The right to fight under the same rules is the right to determine the conditions of one’s own labour, something that has always been at the heart of working-class struggle. Under capitalism, athletes are workers, selling their labour power for wages and prize money, while private organisations like the WBC and promoters like Matchroom or Top Rank extract profit from their performances. These institutions maintain strict control over the sport’s structure, including the rules that govern it.
Sport as a Mirror of Class Society
Ideology is not confined to politics or philosophy, it exists in every aspect of social life, including sport. Competitive sport under capitalism mirrors the relations of production: a small class of owners and administrators controls the means of production (stadiums, broadcasting rights, governing bodies), while athletes, regardless of fame, are workers whose labour creates surplus value.
The subordination of women within sport isn’t an anomaly; it is the natural outcome of these relations. Just as female workers in industry have historically been paid less and offered fewer opportunities, women athletes are confined to “smaller” versions of men’s competitions: shorter rounds, fewer matches, lower purses, and reduced visibility. These inequalities are not caused by differences in ability, but by the economic and ideological need to preserve a masculine monopoly over prestige and profit.
When Cameron says she wants “equal rounds, equal opportunities, and equal respect,” she is articulating a demand that goes beyond sport. She is naming, in concrete terms, the basic socialist principle of equality in production: that workers, regardless of gender, should have the same control over their work and the same right to recognition for it.
The Interlocking Systems of Oppression
The oppression of women is not an afterthought to class struggle but a component of it.

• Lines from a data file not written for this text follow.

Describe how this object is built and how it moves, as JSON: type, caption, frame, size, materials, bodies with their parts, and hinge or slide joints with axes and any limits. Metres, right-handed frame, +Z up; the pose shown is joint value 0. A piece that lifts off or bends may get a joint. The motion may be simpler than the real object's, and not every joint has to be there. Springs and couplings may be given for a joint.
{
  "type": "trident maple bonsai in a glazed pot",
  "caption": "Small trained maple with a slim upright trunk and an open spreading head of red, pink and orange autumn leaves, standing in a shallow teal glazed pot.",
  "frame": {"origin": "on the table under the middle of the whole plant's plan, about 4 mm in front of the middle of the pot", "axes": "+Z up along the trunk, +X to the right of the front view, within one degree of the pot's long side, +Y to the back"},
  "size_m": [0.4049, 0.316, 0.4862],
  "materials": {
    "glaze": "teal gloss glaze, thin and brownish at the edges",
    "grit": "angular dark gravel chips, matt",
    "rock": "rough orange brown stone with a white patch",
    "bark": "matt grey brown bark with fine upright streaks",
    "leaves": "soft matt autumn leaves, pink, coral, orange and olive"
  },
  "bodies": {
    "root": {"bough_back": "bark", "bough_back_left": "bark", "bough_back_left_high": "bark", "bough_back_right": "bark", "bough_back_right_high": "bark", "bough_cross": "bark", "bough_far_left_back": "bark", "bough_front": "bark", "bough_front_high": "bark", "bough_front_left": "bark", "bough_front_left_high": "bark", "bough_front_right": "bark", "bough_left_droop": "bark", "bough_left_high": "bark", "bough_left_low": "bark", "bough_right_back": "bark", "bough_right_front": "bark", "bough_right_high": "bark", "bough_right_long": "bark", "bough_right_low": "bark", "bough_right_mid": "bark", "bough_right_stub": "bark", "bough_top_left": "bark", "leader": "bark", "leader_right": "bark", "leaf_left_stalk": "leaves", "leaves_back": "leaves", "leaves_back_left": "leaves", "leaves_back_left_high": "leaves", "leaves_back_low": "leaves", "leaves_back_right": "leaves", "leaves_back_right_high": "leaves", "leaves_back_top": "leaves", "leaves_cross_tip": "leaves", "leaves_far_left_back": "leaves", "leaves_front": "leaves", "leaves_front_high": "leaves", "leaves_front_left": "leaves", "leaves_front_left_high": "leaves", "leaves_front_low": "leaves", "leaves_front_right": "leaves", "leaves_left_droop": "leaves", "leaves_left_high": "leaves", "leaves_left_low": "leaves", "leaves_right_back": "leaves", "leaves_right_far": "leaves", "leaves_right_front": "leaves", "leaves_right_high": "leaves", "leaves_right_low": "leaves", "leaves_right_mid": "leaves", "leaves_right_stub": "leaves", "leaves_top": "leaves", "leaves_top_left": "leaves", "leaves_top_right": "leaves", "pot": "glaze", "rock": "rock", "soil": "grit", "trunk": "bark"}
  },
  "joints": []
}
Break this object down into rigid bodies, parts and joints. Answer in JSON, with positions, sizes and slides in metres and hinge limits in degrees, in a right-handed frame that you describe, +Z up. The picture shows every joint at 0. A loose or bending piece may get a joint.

Socialism can’t be built without the complete emancipation of women, because half the working class can’t be subjugated if the class as a whole is to be free.
Cameron’s stand demonstrates how that principle manifests in everyday life. The fight for equality in women’s boxing is not only a gender issue but a class issue. The governing bodies’ rules exist to preserve an unequal system of production. To demand the same rounds, the same pay, and the same recognition is to demand equality of labour, and, ultimately, to challenge the capitalist ideology that defines women’s labour as lesser.
The paternalism of boxing’s authorities mirrors the paternalism of employers and patriarchal family structures: each claims to “protect” women, while denying them autonomy.
The Struggle Continues
Cameron’s decision to vacate her WBC title is part of a lineage of women refusing to accept symbolic equality in place of substantive equality. Her protest may not change the WBC rules overnight, but it strikes at the legitimacy of its authority.
“I’m proud of my accomplishment in becoming a WBC champion,” Cameron said, “but it’s time to take a stand for what’s right and for the future of the sport.”
Beyond the Ring
Chantelle Cameron’s protest is a reflection of broader contradictions within capitalist society. Professional boxing, like any industry, depends on labour exploitation and ideological control. The rule that shortens women’s rounds is a small but telling example of how patriarchy and capitalism intertwine to maintain a hierarchy that keeps the working class divided.
Until women are free to fight under the same conditions, the struggle for equality in sport remains unfinished. And until workers — women, men, and non-binary people alike — control the conditions of their labour, the fight for socialism continues.